Wir werden ja nicht mehr alt, wir reifen nur innerlich. Äußerlich bleiben unsere Körper, dafür sorgt die Medizin, in den Aggregatszuständen von 36-Jährigen: mit prallen Backen, vollem Haar und ebensolchen Lippen, faltenfreien Gesichtern, mit bis ins Greisinnenalter steil nach oben zeigenden Brüsten und den Geschlechtsteilen von Zwanzigjährigen. Altwerden ist etwas für Arme und Dumme, jedenfalls suggerieren das die Einheitsschneider der Schönheitschirurgie.

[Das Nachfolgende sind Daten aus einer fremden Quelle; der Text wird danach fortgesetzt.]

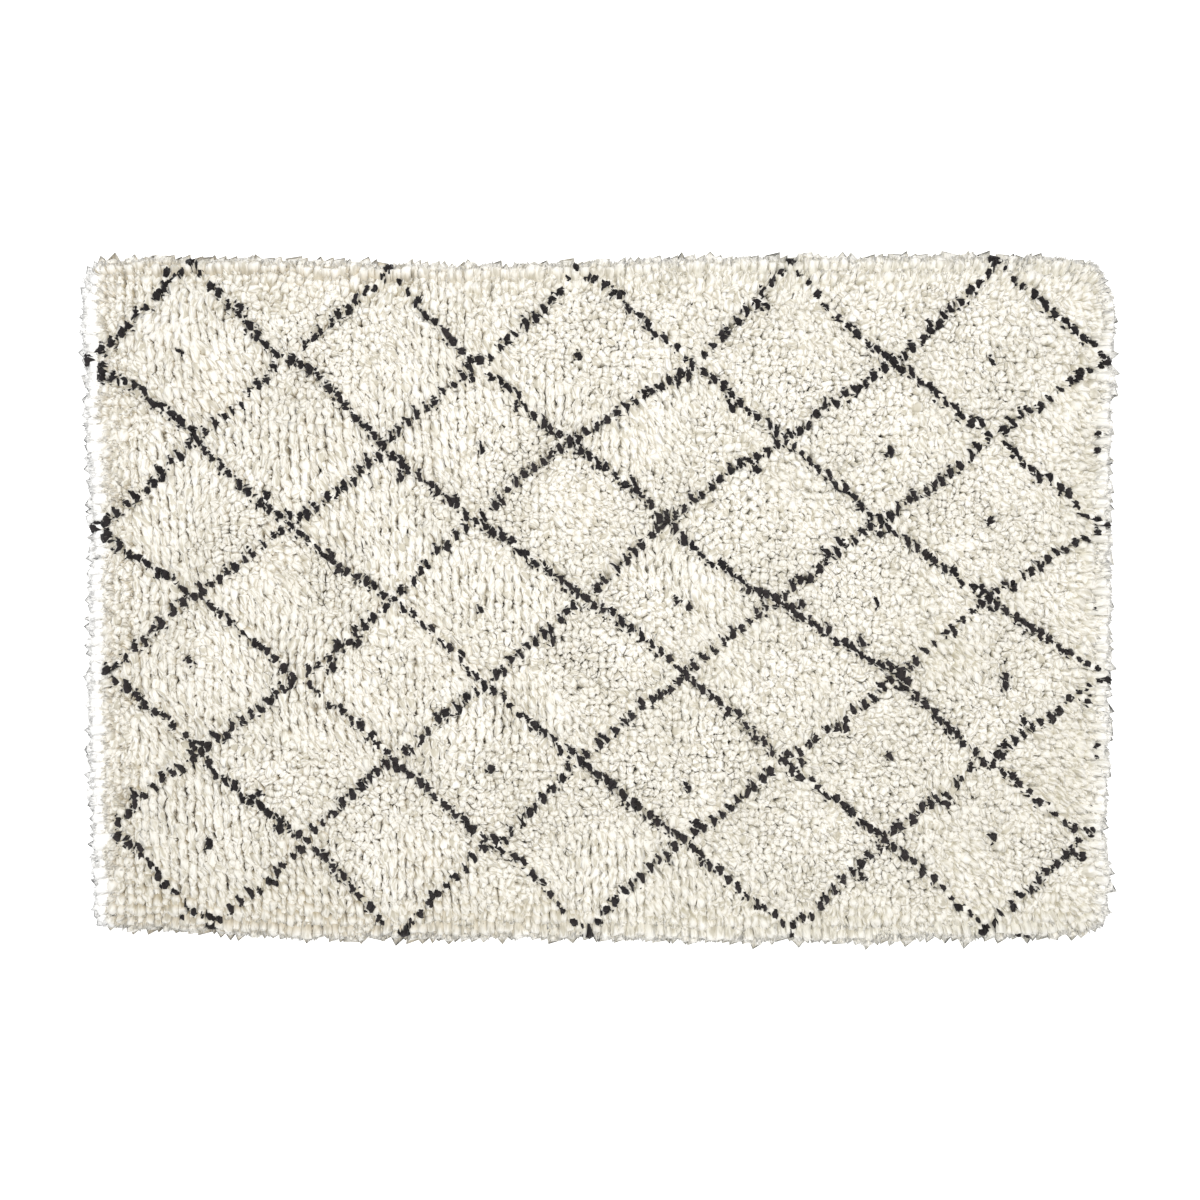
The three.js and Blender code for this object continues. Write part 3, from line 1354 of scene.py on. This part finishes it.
@dataclass(frozen=True)
class WoolFinish:
    """Matt hand-spun wool: lighter at the tip, darker at the root by painted shade, with fibres along the
    strand.

    The painted root shade's colour turns from west to east. The tips are of two colours, in patches that
    follow each tuft's value, random colour and painted shade, and soft clouds. The fibres are a fine
    pattern, drawn out along the strand, that gives it relief and darkens it in stripes of painted shade.
    Wool lit by painted rim light takes that near-white colour.
    """

    name: str
    tip: Colour
    tip_other: Colour
    # Painted light: the near-white colour that the rim is painted towards
    edge: Colour
    # Painted shade: the darker root colours, west and east, that fill the cracks between tufts
    root_shade_west: Colour
    root_shade_east: Colour
    root_shade_turn: Stretch = (-0.6, 0.3)
    cloud_scale: float = 5.0
    cloud_detail: float = 3.0
    patches: Stretch = (0.5, 1.5)
    shade: Stretch = (0.5, 0.95)
    fibre_scale: float = 230.0
    fibre_detail: float = 2.0
    fibre_draw: float = 0.25
    fibre_relief: float = 0.0045
    # Painted shade: the darker colour painted in stripes between the fibres
    streak_shade: Colour = (0.66, 0.635, 0.56)
    shade_streaks: Stretch = (0.32, 0.55)
    # Painted light: the stretch of rim light share over which the wool is whitened
    rim_light_ramp: Stretch = (0.0, 0.9)
    roughness: float = 0.9
    specular: float = 0.2
    sheen: float = 0.3
    sheen_roughness: float = 0.5

    def make(self) -> bpy.types.Material:
        """Builds the material.

        Returns:
            The material.
        """
        bench = Bench(self.name)
        place = bench.add("ShaderNodeTexCoord").outputs["Object"]
        east = bench.add("ShaderNodeSeparateXYZ", {0: place}).outputs["X"]
        along = bench.attribute("along")
        # Painted shade: the root colour, turning from west to east, darkens the lower part of each strand
        root = bench.mix(bench.ramp(east, self.root_shade_turn), (*self.root_shade_west, 1), (*self.root_shade_east, 1))
        clouds = bench.noise(place, self.cloud_scale, self.cloud_detail)
        # The tips' two colours follow each tuft's value: random colour, and painted shade to the south
        # and beside charcoal
        patch = bench.add("ShaderNodeMath", {0: bench.attribute("tone"), 1: clouds}, operation="ADD")
        patched = bench.ramp(patch.outputs[0], self.patches)
        tip = bench.mix(patched, (*self.tip, 1), (*self.tip_other, 1))
        grain = bench.add(
            "ShaderNodeMapping",
            {"Vector": bench.attribute("grain", "Vector"), "Scale": (1, self.fibre_draw, 1)},
        )
        fibres = bench.noise(grain.outputs[0], self.fibre_scale, self.fibre_detail)
        # Painted shade: root colour low on the strand and tip colour at the top, so the cracks between
        # tufts read dark
        shaded = bench.mix(bench.ramp(along, self.shade), root, tip)
        # Painted shade: darker stripes between the fibres, multiplied into the colour
        shade_streaks = bench.mix(bench.ramp(fibres, self.shade_streaks), (*self.streak_shade, 1), (1, 1, 1, 1))
        colour = bench.mix(1.0, shaded, shade_streaks, "MULTIPLY")
        # Painted light: the wool is whitened towards the rim colour by its share of rim light
        colour = bench.mix(bench.ramp(bench.attribute("edge"), self.rim_light_ramp), colour, (*self.edge, 1))
        bump = bench.add(
            "ShaderNodeBump",
            {"Height": fibres, "Distance": self.fibre_relief, "Strength": 1.0},
        )
        shader = bench.add(
            "ShaderNodeBsdfPrincipled",
            {
                "Base Color": colour,
                "Normal": bump.outputs[0],
                "Roughness": self.roughness,
                "Specular IOR Level": self.specular,
                "Sheen Weight": self.sheen,
                "Sheen Roughness": self.sheen_roughness,
            },
        )
        return bench.finish(shader)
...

Eh stimmt das nicht und das Gegenteil ist der Fall: Man sieht den Leuten ihr Alter jetzt an den Schnittmustern ihrer Gesichter an. Und nun drehen die Society-Medien, die uns seit Jahren erfolgreich eingeredet haben, dass Zeichen des Älterwerdens auf Würdeverlust und innere Verwahrlosung hindeuten, die Schraube auf perfide Weise noch etwas an. Der neueste Spaß besteht darin, alternde Stars detailliert ihrer Schönheits-OPs zu überführen – und damit ihrer totalen Schwächlichkeit:

Weil sie ja nicht stark genug waren, dem Jugendlichkeitsterror genau dieser Medien standzuhalten, die sie jetzt deshalb extra vorführen und endgültig der Lächerlichkeit preisgeben. Es ist die totale Enteignung des menschlichen Körpers – und speziell wieder des weiblichen. Und ein Teufelskreis, dem niemand, der sich hineingewagt hat, je wieder entkommt. Dagegen hilft tatsächlich nur eins: nicht mitmachen.